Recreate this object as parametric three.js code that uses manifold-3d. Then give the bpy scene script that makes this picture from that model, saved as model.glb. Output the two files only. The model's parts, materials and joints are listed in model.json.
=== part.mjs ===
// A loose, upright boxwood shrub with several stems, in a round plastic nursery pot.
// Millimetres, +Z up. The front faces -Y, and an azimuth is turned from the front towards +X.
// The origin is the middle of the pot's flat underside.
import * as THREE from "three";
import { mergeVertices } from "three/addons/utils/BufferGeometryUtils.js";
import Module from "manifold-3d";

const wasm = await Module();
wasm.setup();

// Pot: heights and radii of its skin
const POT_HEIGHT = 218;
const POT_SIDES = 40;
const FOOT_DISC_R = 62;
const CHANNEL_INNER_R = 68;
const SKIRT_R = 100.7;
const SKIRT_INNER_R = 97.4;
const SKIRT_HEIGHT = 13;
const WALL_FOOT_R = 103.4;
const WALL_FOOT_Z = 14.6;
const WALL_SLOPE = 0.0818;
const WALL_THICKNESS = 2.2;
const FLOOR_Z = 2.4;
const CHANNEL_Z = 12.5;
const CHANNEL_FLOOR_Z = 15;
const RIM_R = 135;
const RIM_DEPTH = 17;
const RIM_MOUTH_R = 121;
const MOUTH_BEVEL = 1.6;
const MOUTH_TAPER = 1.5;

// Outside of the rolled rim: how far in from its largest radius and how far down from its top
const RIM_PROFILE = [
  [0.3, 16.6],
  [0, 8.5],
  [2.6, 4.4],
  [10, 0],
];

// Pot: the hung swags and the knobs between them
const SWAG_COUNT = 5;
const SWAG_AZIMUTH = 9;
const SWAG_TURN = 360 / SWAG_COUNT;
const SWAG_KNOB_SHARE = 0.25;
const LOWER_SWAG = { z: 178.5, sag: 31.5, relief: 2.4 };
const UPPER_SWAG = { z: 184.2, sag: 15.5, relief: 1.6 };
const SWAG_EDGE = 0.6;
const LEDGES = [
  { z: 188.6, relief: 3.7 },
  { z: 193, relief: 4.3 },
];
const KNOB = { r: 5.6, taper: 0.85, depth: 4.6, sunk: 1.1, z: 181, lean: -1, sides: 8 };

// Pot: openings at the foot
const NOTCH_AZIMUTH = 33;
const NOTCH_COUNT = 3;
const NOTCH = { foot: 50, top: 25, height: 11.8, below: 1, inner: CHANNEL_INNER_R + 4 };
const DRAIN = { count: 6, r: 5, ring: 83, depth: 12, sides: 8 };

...

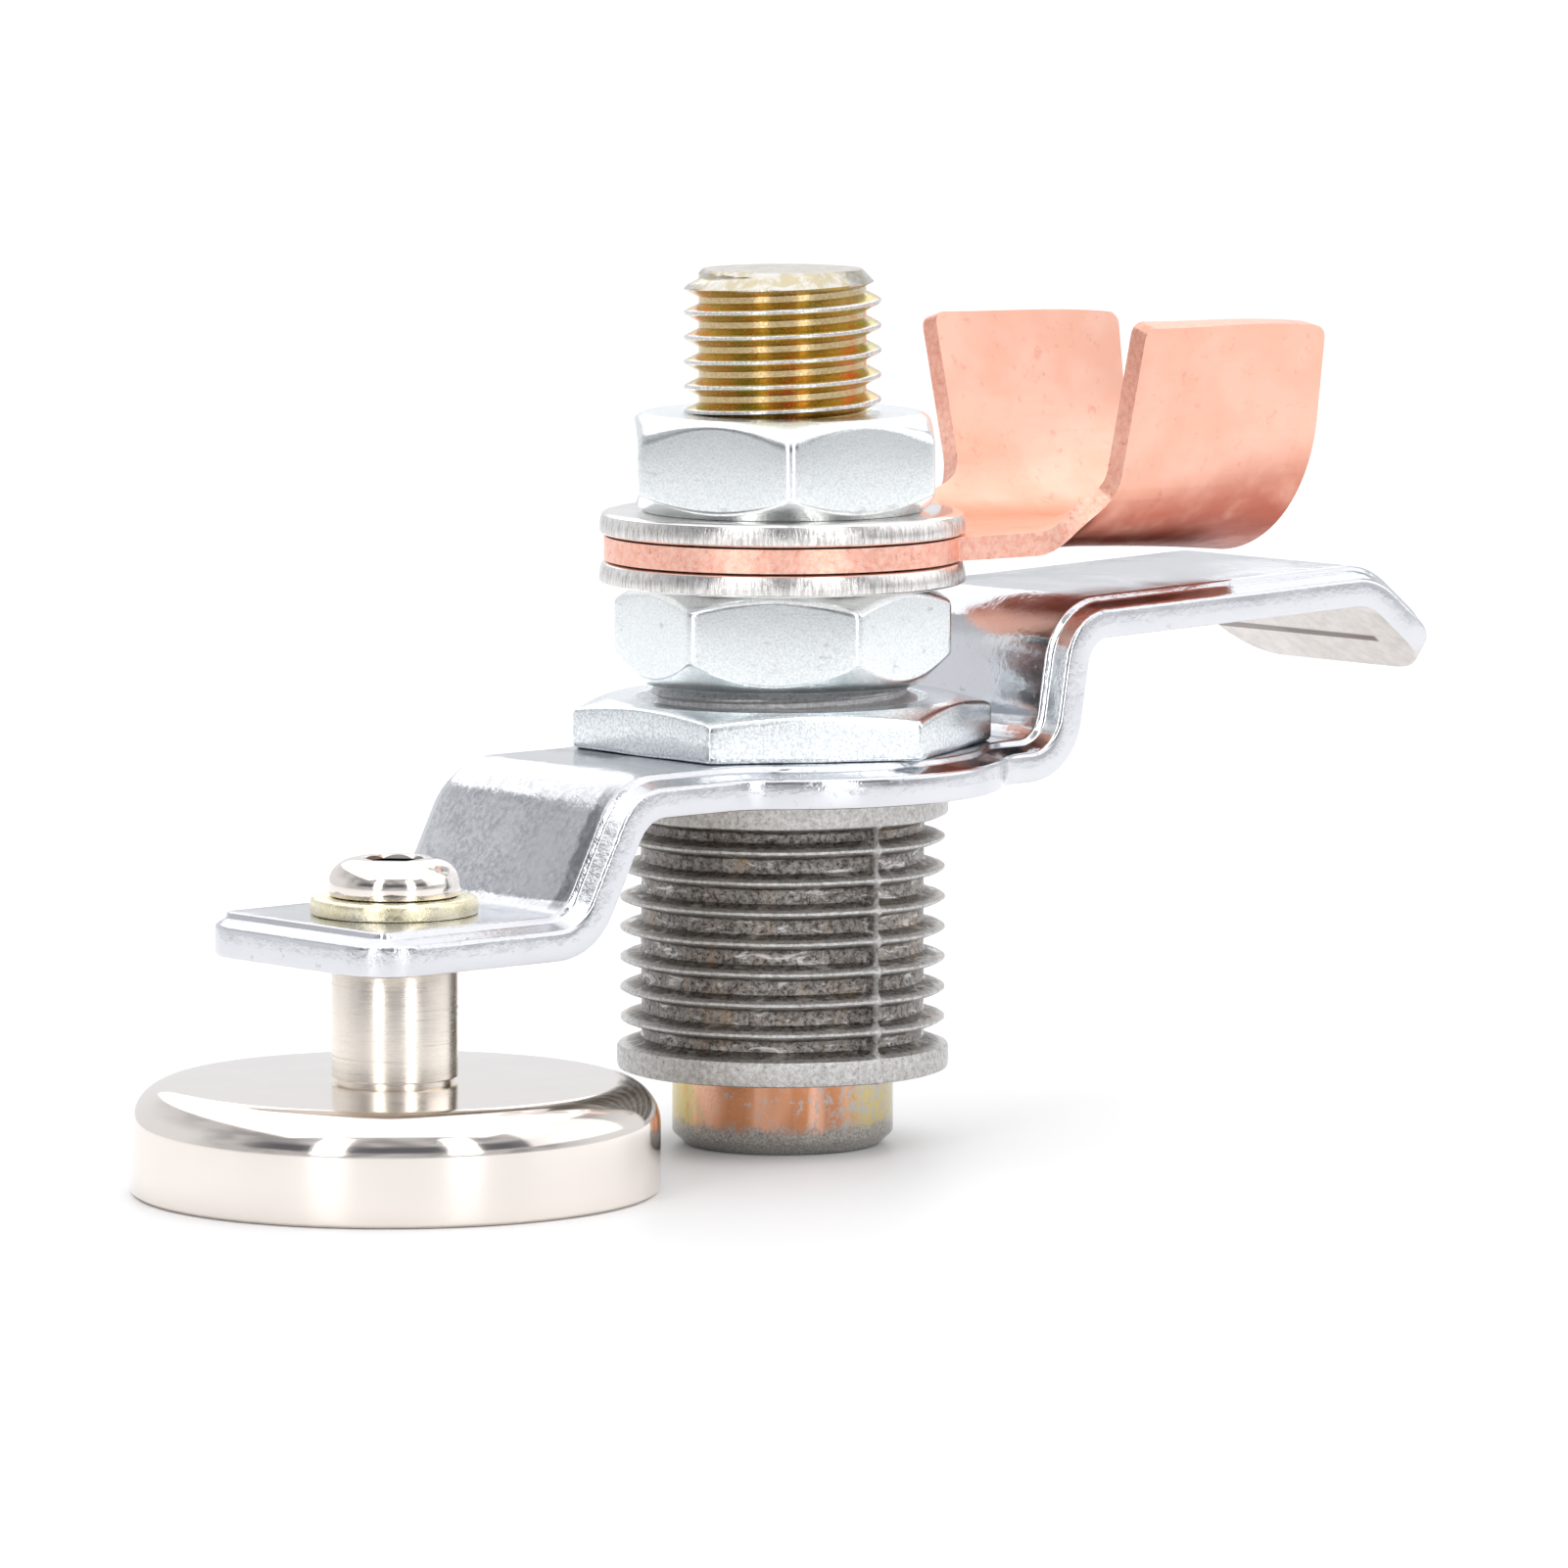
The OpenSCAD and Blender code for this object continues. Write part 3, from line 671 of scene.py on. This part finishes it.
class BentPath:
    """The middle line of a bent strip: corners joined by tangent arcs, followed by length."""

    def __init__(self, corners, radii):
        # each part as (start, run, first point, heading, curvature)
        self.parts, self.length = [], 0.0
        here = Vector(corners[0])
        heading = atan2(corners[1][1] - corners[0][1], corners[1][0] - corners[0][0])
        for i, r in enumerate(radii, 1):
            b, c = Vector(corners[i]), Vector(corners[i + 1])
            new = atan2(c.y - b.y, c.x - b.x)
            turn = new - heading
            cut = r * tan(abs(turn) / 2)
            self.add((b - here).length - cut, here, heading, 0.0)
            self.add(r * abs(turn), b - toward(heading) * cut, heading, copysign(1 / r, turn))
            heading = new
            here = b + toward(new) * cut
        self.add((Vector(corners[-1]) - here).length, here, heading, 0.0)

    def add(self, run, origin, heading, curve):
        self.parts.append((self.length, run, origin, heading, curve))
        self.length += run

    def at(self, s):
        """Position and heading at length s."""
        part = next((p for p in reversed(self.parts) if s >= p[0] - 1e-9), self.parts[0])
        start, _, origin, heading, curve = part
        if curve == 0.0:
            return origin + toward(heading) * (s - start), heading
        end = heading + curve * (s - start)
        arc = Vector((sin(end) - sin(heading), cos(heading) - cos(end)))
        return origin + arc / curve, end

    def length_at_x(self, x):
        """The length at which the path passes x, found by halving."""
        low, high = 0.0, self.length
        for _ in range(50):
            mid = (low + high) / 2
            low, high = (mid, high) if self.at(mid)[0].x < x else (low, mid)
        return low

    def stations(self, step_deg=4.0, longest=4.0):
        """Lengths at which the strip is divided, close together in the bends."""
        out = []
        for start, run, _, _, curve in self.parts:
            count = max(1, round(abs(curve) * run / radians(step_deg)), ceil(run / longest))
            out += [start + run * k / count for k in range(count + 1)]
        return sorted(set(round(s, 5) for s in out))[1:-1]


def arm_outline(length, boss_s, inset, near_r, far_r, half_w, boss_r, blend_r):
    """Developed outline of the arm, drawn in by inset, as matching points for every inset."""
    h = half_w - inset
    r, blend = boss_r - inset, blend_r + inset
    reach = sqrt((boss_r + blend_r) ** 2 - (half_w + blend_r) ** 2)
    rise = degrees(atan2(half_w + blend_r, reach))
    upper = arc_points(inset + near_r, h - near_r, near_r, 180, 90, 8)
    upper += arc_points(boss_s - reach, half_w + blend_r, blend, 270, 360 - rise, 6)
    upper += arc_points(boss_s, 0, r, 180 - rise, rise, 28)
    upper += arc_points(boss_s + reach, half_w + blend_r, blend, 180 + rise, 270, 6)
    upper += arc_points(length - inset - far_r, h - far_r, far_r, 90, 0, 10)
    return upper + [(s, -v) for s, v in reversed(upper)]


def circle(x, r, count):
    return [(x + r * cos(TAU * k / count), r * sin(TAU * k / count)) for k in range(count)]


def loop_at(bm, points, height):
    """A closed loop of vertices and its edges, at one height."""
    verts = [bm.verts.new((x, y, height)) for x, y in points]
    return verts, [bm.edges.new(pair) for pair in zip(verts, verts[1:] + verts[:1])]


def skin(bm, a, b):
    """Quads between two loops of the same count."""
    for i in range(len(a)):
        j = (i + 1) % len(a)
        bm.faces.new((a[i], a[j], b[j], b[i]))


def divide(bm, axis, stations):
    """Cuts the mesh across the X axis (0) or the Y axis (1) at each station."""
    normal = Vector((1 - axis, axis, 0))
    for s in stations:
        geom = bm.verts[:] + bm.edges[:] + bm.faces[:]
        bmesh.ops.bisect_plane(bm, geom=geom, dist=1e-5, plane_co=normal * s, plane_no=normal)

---

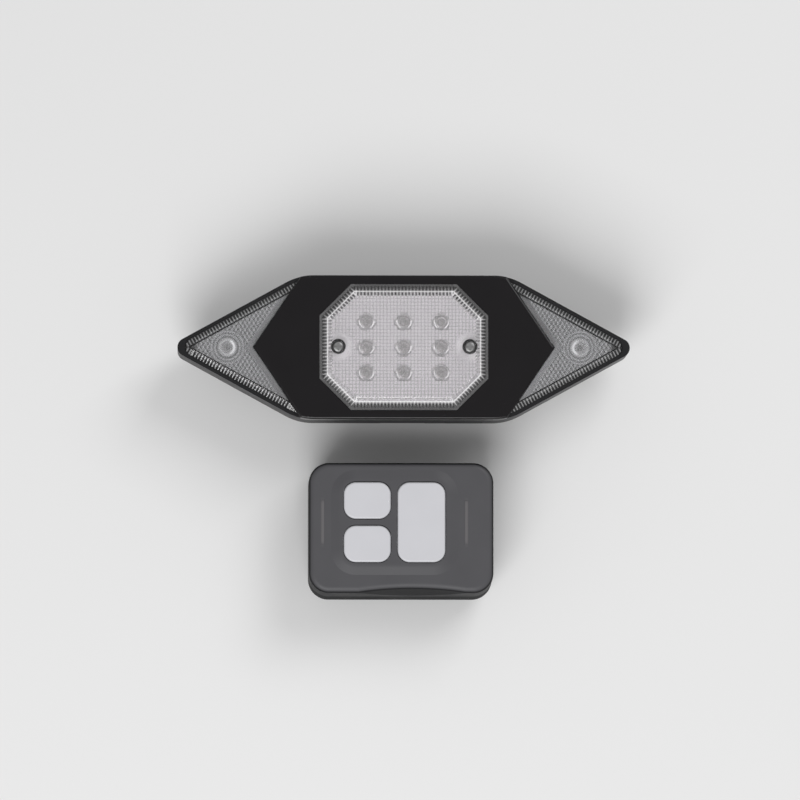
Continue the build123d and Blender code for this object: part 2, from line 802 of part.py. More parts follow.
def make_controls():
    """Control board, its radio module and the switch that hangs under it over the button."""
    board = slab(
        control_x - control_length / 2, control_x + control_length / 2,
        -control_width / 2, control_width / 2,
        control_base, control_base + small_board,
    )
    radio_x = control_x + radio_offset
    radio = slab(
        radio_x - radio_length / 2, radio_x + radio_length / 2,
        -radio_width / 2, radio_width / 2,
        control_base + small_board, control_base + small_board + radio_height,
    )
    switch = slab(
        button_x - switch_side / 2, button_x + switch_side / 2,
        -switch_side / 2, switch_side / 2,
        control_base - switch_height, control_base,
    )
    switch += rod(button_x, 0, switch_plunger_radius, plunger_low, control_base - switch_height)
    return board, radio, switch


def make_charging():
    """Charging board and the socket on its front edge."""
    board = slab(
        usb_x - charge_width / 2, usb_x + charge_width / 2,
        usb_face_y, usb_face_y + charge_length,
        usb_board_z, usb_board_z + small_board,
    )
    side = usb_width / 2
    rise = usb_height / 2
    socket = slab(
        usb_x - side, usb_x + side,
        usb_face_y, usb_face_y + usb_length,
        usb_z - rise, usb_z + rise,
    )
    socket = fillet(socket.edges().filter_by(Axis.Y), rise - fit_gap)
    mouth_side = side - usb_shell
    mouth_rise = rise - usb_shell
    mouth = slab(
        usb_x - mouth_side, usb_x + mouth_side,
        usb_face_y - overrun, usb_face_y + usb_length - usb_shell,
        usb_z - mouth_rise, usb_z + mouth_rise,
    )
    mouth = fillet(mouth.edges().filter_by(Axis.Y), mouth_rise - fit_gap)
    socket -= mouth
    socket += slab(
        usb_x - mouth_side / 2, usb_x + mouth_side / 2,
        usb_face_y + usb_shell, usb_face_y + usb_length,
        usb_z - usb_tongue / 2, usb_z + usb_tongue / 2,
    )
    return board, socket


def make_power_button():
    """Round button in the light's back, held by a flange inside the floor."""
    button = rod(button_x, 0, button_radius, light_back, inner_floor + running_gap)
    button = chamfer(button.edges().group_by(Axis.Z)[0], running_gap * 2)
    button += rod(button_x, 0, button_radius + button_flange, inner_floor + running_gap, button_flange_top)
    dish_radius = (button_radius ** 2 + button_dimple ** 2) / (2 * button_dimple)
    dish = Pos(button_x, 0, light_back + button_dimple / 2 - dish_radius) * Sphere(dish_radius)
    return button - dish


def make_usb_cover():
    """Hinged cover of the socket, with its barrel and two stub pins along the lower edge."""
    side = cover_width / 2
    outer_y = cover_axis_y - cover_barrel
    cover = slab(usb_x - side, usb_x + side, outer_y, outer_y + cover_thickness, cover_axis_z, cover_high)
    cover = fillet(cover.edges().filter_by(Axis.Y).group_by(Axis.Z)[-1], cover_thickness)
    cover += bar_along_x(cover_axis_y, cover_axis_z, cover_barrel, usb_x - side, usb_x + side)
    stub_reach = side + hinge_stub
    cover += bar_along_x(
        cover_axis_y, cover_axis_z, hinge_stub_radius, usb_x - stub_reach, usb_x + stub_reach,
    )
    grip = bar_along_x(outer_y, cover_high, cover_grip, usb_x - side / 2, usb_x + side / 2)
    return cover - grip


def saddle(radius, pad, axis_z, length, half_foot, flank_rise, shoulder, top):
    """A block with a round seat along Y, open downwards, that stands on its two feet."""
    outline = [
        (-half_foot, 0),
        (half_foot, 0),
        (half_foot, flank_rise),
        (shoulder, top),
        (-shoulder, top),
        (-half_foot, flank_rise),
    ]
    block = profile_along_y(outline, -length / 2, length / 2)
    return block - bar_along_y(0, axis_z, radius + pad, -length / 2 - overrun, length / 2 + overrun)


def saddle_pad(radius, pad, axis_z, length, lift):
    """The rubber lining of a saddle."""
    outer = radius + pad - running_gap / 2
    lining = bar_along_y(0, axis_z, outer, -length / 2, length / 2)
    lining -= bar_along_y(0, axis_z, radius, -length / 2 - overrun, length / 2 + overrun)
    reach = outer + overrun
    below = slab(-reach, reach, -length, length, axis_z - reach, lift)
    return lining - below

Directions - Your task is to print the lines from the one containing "The OpenSCAD and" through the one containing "here).length, here, heading, 0.0)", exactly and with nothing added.

The solution -
The OpenSCAD and Blender code for this object continues. Write part 3, from line 671 of scene.py on. This part finishes it.
class BentPath:
    """The middle line of a bent strip: corners joined by tangent arcs, followed by length."""

    def __init__(self, corners, radii):
        # each part as (start, run, first point, heading, curvature)
        self.parts, self.length = [], 0.0
        here = Vector(corners[0])
        heading = atan2(corners[1][1] - corners[0][1], corners[1][0] - corners[0][0])
        for i, r in enumerate(radii, 1):
            b, c = Vector(corners[i]), Vector(corners[i + 1])
            new = atan2(c.y - b.y, c.x - b.x)
            turn = new - heading
            cut = r * tan(abs(turn) / 2)
            self.add((b - here).length - cut, here, heading, 0.0)
            self.add(r * abs(turn), b - toward(heading) * cut, heading, copysign(1 / r, turn))
            heading = new
            here = b + toward(new) * cut
        self.add((Vector(corners[-1]) - here).length, here, heading, 0.0)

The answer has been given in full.